Repeat verbatim only the lines from the opening of the material below through the one that contains "return made".

= = =

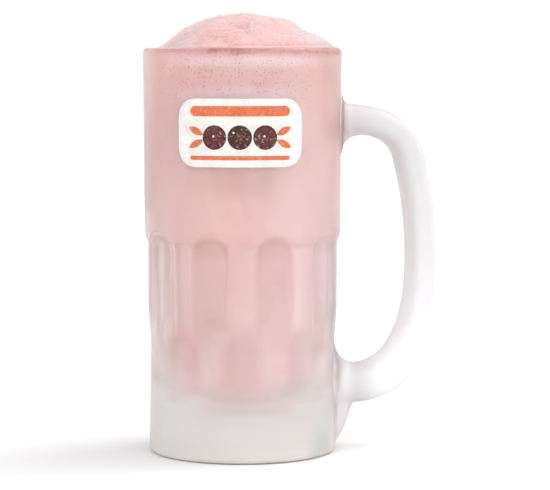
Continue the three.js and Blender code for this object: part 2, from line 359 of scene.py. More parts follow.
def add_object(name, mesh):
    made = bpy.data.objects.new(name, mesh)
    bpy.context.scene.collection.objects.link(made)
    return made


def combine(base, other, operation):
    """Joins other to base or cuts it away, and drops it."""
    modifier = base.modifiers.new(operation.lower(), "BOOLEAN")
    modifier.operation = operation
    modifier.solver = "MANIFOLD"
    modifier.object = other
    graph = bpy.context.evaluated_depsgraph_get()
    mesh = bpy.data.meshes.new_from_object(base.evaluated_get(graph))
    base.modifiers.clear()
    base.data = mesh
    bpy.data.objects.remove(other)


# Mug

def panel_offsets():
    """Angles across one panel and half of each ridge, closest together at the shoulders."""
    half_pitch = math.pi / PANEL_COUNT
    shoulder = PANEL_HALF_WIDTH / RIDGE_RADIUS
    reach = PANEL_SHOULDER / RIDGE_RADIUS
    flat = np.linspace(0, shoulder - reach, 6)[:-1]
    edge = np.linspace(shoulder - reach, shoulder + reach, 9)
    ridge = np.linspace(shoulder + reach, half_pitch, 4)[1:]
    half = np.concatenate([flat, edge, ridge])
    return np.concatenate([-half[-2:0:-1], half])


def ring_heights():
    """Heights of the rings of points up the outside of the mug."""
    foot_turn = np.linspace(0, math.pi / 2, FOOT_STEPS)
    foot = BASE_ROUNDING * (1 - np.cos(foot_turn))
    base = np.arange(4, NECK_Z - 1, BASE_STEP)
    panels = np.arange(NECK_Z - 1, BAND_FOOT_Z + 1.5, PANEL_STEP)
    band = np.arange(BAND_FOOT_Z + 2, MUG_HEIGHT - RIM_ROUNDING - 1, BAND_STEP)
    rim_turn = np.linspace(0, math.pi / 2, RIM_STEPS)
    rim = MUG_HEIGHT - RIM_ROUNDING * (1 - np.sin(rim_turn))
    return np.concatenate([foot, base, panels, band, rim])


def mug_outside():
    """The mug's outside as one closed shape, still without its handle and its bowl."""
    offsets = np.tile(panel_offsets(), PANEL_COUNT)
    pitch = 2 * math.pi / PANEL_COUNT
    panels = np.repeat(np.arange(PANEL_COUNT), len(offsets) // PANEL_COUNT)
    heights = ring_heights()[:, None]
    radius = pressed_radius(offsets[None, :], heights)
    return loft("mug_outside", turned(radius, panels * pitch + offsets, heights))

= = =

*Full response*.
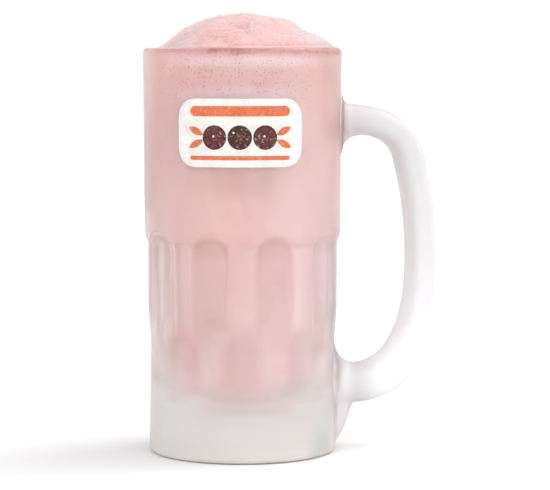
Continue the three.js and Blender code for this object: part 2, from line 359 of scene.py. More parts follow.
def add_object(name, mesh):
    made = bpy.data.objects.new(name, mesh)
    bpy.context.scene.collection.objects.link(made)
    return made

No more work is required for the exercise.